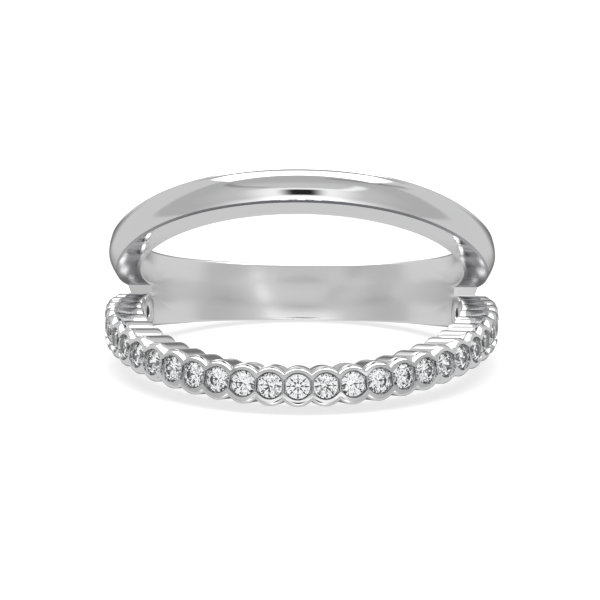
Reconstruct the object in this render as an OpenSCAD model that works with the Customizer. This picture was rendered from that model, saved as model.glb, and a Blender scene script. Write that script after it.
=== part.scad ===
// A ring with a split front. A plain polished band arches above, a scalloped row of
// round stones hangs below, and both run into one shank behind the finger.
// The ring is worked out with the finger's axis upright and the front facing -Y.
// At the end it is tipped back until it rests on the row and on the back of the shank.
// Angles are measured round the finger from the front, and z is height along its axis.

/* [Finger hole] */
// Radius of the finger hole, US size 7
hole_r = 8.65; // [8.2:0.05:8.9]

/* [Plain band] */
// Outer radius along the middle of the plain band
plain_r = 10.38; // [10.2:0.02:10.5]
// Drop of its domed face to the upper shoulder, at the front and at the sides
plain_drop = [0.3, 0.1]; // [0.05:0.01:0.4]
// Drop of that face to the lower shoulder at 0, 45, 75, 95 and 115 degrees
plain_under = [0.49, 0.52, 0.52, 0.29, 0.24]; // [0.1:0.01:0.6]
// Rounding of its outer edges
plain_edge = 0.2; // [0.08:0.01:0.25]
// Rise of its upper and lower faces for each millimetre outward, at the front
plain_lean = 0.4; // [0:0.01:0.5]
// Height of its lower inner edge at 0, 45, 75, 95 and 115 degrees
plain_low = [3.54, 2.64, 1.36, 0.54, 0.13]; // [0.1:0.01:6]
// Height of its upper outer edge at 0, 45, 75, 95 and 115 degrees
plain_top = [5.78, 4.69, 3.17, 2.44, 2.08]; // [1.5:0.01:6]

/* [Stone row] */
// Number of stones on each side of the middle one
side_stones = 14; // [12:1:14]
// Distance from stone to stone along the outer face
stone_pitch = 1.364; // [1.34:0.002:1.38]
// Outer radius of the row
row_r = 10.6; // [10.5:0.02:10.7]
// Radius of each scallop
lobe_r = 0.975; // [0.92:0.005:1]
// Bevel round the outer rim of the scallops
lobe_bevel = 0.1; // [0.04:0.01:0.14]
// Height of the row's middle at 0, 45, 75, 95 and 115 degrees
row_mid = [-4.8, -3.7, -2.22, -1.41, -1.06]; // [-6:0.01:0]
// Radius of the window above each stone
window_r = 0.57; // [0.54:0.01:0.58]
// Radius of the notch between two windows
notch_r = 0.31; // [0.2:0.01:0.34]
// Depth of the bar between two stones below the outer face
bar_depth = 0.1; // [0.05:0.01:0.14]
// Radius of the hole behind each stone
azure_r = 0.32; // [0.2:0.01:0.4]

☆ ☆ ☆

The problem = Using the material above, quote the first line and each line after it, stopping at and including the line that holds "plain_top = [5.78, 4.69, 3.17, 2.44, 2.08];".

Response to the task =
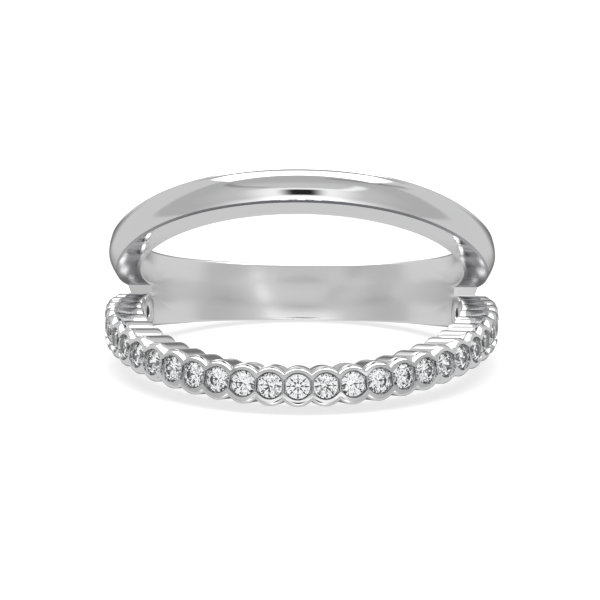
Reconstruct the object in this render as an OpenSCAD model that works with the Customizer. This picture was rendered from that model, saved as model.glb, and a Blender scene script. Write that script after it.
=== part.scad ===
// A ring with a split front. A plain polished band arches above, a scalloped row of
// round stones hangs below, and both run into one shank behind the finger.
// The ring is worked out with the finger's axis upright and the front facing -Y.
// At the end it is tipped back until it rests on the row and on the back of the shank.
// Angles are measured round the finger from the front, and z is height along its axis.

/* [Finger hole] */
// Radius of the finger hole, US size 7
hole_r = 8.65; // [8.2:0.05:8.9]

/* [Plain band] */
// Outer radius along the middle of the plain band
plain_r = 10.38; // [10.2:0.02:10.5]
// Drop of its domed face to the upper shoulder, at the front and at the sides
plain_drop = [0.3, 0.1]; // [0.05:0.01:0.4]
// Drop of that face to the lower shoulder at 0, 45, 75, 95 and 115 degrees
plain_under = [0.49, 0.52, 0.52, 0.29, 0.24]; // [0.1:0.01:0.6]
// Rounding of its outer edges
plain_edge = 0.2; // [0.08:0.01:0.25]
// Rise of its upper and lower faces for each millimetre outward, at the front
plain_lean = 0.4; // [0:0.01:0.5]
// Height of its lower inner edge at 0, 45, 75, 95 and 115 degrees
plain_low = [3.54, 2.64, 1.36, 0.54, 0.13]; // [0.1:0.01:6]
// Height of its upper outer edge at 0, 45, 75, 95 and 115 degrees
plain_top = [5.78, 4.69, 3.17, 2.44, 2.08]; // [1.5:0.01:6]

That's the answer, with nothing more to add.